Open martincerven opened 2 months ago
@Patrick-Erichsen indexing? Can you provide more info? It seems that Chromium was downloaded with mere extension update...really?
Hey @martincerven , appreciate the feedback. This is for the documentation service. We just added a note here about why this is needed: https://github.com/continuedev/continue/blob/dev/docs/docs/features/talk-to-your-docs.md#how-it-works
Docs crawling happens entirely on a users local machine, so to handle sites with Javascript enabled we decided to pull down Chromium on install. Without this the majority of docs sites can't be crawled.
Our aim with this is to be more privacy preserving by allowing users to perform indexing locally rather than through our own servers, but curious to know if this is still behavior you'd prefer to disable.
This is terrifying.
An extension should never just silently download and execute some binary files from the internet.
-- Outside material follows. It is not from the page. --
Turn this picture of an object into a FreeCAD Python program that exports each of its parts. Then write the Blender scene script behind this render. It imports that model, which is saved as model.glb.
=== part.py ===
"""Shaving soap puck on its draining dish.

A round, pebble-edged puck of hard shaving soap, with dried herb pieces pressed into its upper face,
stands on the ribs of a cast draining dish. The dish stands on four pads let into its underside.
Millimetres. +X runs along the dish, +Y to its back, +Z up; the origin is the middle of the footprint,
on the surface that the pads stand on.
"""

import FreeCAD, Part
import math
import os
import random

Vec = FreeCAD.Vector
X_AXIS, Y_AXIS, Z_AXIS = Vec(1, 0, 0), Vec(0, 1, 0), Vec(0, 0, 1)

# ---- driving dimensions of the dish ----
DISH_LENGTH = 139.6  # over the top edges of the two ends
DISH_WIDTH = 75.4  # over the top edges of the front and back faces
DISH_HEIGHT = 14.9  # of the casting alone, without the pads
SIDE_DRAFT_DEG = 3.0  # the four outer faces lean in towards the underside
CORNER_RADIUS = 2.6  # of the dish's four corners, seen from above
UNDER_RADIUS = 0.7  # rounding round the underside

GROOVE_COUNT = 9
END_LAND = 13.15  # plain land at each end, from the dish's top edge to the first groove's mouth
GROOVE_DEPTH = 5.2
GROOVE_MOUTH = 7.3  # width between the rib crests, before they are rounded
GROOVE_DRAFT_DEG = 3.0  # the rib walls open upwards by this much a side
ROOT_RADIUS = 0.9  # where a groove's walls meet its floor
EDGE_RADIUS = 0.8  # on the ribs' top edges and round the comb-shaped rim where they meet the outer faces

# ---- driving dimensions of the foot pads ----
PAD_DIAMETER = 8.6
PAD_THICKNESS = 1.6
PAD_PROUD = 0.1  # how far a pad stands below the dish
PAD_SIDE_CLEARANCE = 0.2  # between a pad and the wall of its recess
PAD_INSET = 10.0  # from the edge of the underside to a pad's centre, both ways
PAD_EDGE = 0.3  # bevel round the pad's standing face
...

And definitely not without getting permission from the user first. That is a very sneaky behavior, and it opens up the question, whether the code does anything else unexpected/unwanted.
This is for the documentation service. We just added a note here about why this is needed: https://github.com/continuedev/continue/blob/dev/docs/docs/features/talk-to-your-docs.md#how-it-works
As of now, the documentation page still does not list the information about chromium download.
There is no information about the origin of the chromium binary (who built it?).
On a NixOS machine with working "chromium" (and "chrome") accessible in PATH, the extension (JetBrains variant) silently downloaded chromium from somewhere, executed it, and it failed with:
Error: Failed to launch the browser process!
/home/<username>/.continue/.utils/.chromium-browser-snapshots/chromium/linux-1350578/chrome-linux/chrome: error while loading shared libraries: libglib-2.0.so.0: cannot open shared object file: No such file or directory
From the sources it looks like it uses binaries built by Google, and it looks like the download at least uses "https" (no idea if there is any verification of signatures or at least checksums).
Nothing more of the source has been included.